Invariably, though, some grown-up tickets land in the tubs for kid prizes, and vice-versa. Such tickets, if selected, have been thrown away (there was an embarrassing moment last year, when one tub contained ONLY the wrong-colour tickets). If I hadn’t known that, there are times when I’d have been much more tempted to put my tickets in for kid-prizes (not entirely selfishly, I have three kids).

This year they are experimenting with a free-for-all approach to those prizes. Interestingly, unless they’re just not displayed yet, there’s very few that seem to be aimed at grown-ups. We’ll see how this shakes out.

The design of the reading progress cards has also been in decline over the years. The kids’ cards have had something to tick off half-hour chunks until each eight-hour goal. Two years ago the pattern was very convoluted and hard to follow. Last year the design just looked like there were half-hour things to tick off, until partway through you realise that it just ain’t right. This year there’s nothing at all for that, so now we’ve got some scrap paper on the wall, with boxes to tick off for each half-hour.

It’s not just reading in your head that counts: reading to someone else counts for you AND them, so keeping track of how much counts for each person (especially with two kids in the program) gets kind of tricky. More so if you’re not counting in small increments like that.

First day: Oldest has read two-and-a-half hours towards his first 8-hour prize. Middle has been read to for two half-hours. I’ve only managed half an hour (reading to both kids). Once I hit the audiobooks (they somehow count, which is great for me), I’ll start doing really well.

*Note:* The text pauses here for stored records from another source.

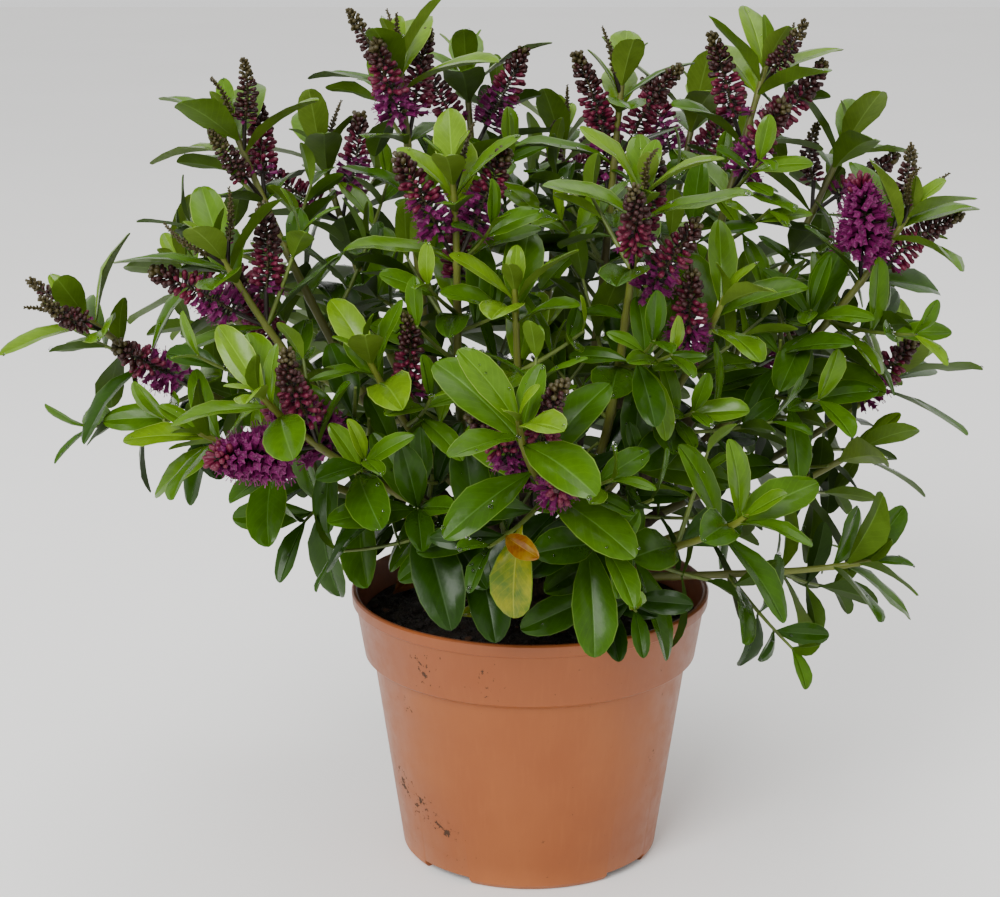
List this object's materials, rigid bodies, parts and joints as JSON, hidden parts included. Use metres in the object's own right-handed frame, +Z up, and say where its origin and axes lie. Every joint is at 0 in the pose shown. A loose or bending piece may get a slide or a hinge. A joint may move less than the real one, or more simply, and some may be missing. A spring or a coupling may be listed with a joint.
{
  "type": "potted hebe shrub",
  "caption": "Flowering hebe shrub with whorls of leaves and purple flower spikes on many stems, in a round terracotta-coloured plastic pot.",
  "frame": {"origin": "middle of the pot's flat underside, at the level of the surface that it stands on", "axes": "+Z up, -Y towards the front that the picture shows, +X to the picture's right"},
  "size_m": [0.4533, 0.4162, 0.4071],
  "materials": {
    "terracotta_plastic": "satin moulded plastic",
    "potting_soil": "loose moist bark and peat mix",
    "hebe_bark": "smooth young bark",
    "hebe_foliage": "waxy leaves"
  },
  "bodies": {
    "root": {"pot": "terracotta_plastic", "soil": "potting_soil", "trunk": "hebe_bark", "bough_back_left": "hebe_bark", "bough_back_left_outer": "hebe_bark", "bough_back_low_left": "hebe_bark", "bough_back_low_right": "hebe_bark", "bough_back_mid": "hebe_bark", "bough_back_right": "hebe_bark", "bough_back_right_low": "hebe_bark", "bough_front_low": "hebe_bark", "bough_front_right_tall": "hebe_bark", "bough_front_tall": "hebe_bark", "bough_inner_front": "hebe_bark", "bough_inner_left": "hebe_bark", "bough_inner_right": "hebe_bark", "bough_left_front": "hebe_bark", "bough_left_high": "hebe_bark", "bough_left_low": "hebe_bark", "bough_left_mid": "hebe_bark", "bough_left_outer": "hebe_bark", "bough_right_back_high": "hebe_bark", "bough_right_front": "hebe_bark", "bough_right_inner": "hebe_bark", "bough_right_low": "hebe_bark", "bough_right_mid": "hebe_bark", "bough_right_outer": "hebe_bark", "bough_top_left": "hebe_bark", "bough_top_left_back": "hebe_bark", "bough_top_mid": "hebe_bark", "bough_top_right": "hebe_bark", "foliage_back_left": "hebe_foliage", "foliage_back_left_outer": "hebe_foliage", "foliage_back_low_left": "hebe_foliage", "foliage_back_low_right": "hebe_foliage", "foliage_back_mid": "hebe_foliage", "foliage_back_right": "hebe_foliage", "foliage_back_right_low": "hebe_foliage", "foliage_front_low": "hebe_foliage", "foliage_front_right_tall": "hebe_foliage", "foliage_front_tall": "hebe_foliage", "foliage_inner_front": "hebe_foliage", "foliage_inner_left": "hebe_foliage", "foliage_inner_right": "hebe_foliage", "foliage_left_front": "hebe_foliage", "foliage_left_high": "hebe_foliage", "foliage_left_low": "hebe_foliage", "foliage_left_mid": "hebe_foliage", "foliage_left_outer": "hebe_foliage", "foliage_right_back_high": "hebe_foliage", "foliage_right_front": "hebe_foliage", "foliage_right_inner": "hebe_foliage", "foliage_right_low": "hebe_foliage", "foliage_right_mid": "hebe_foliage", "foliage_right_outer": "hebe_foliage", "foliage_top_left": "hebe_foliage", "foliage_top_left_back": "hebe_foliage", "foliage_top_mid": "hebe_foliage", "foliage_top_right": "hebe_foliage"}
  },
  "joints": []
}
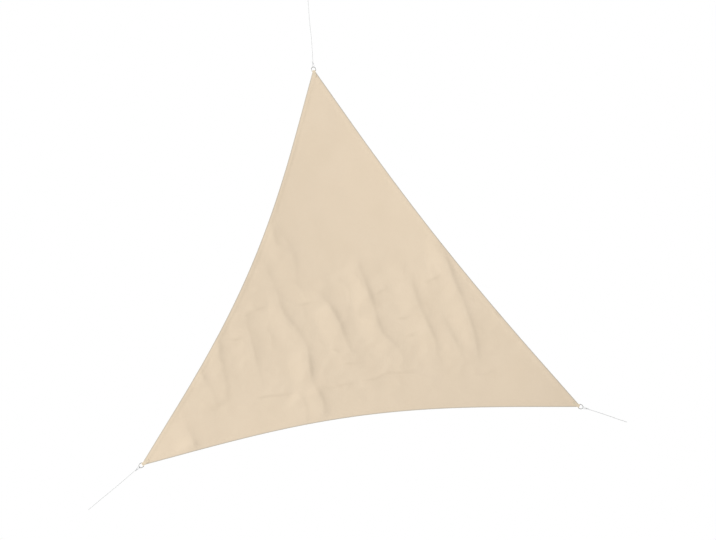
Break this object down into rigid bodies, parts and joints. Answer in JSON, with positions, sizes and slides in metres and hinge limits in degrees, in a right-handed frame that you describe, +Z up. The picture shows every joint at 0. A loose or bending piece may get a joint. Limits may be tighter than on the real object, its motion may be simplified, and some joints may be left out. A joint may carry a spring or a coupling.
{
  "type": "shade sail",
  "caption": "Three-cornered woven shade sail with inward-curved hemmed edges, a webbing strap and D-ring at each corner, and a rope tied to each ring; hung by its top rope.",
  "frame": {"origin": "top of the knotted rope loop by which the sail's top corner hangs", "axes": "+Z up; +X runs along the sail's low side, from its left corner to its right one; +Y runs into the slope, from the low side to the top corner"},
  "size_m": [4.3523, 3.8196, 2.184],
  "materials": {
    "cloth": "plain-woven sand-coloured polyester",
    "webbing": "flat sand-coloured polyester webbing",
    "ring": "polished stainless steel wire",
    "rope": "braided pale grey polyester cord"
  },
  "bodies": {
    "root": {"sail_cloth": "cloth", "strap_top": "webbing", "strap_left": "webbing", "strap_right": "webbing", "ring_top": "ring", "ring_left": "ring", "ring_right": "ring", "tie_top": "rope", "tie_left": "rope", "tie_right": "rope", "rope_top": "rope", "rope_left": "rope", "rope_right": "rope", "loop_top": "rope"}
  },
  "joints": []
}
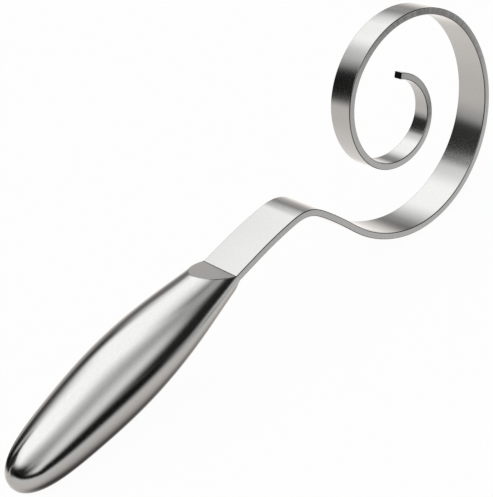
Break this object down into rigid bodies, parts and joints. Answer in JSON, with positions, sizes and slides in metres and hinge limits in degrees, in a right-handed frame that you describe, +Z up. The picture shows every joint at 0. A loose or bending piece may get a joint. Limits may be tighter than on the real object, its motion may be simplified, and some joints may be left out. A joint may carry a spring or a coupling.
{
  "type": "dough whisk",
  "caption": "Steel dough whisk: a flat bar bent at an elbow into an open tapered spiral, on a rounded hollow handle with slanted flats.",
  "frame": {"origin": "middle of the footprint, on the surface that the whisk rests on", "axes": "+Z up; +X along the whisk from the handle's butt to the spiral; the spiral is coiled in the XZ plane and +Y is across the bar"},
  "size_m": [0.2598, 0.0315, 0.0928],
  "materials": {
    "bar_steel": "satin stainless steel",
    "shell_steel": "satin stainless steel",
    "inner_steel": "machined steel, unpolished",
    "core_resin": "cast resin filler"
  },
  "bodies": {
    "root": {"whisk_bar": "bar_steel", "handle_shell_upper": "shell_steel", "handle_shell_lower": "shell_steel", "tang_collar": "inner_steel", "tang_pin_front": "inner_steel", "tang_pin_rear": "inner_steel", "handle_core": "core_resin"}
  },
  "joints": []
}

As for butchered trees, I start the Reading Program partway into:

  • The Ionian Mission by Patrick O’Brian
  • The Monuments Men by Robert M. Edsel
  • The Adventures Of The Wishing-Chair by Enid Blyton

Those are the ones I’m actively reading. Nineveh And Its Remains, by Austen Henry Layard, is also nearby, waiting for me to resume it.

And so much more that I’m looking forward to getting into and through. Busy summer.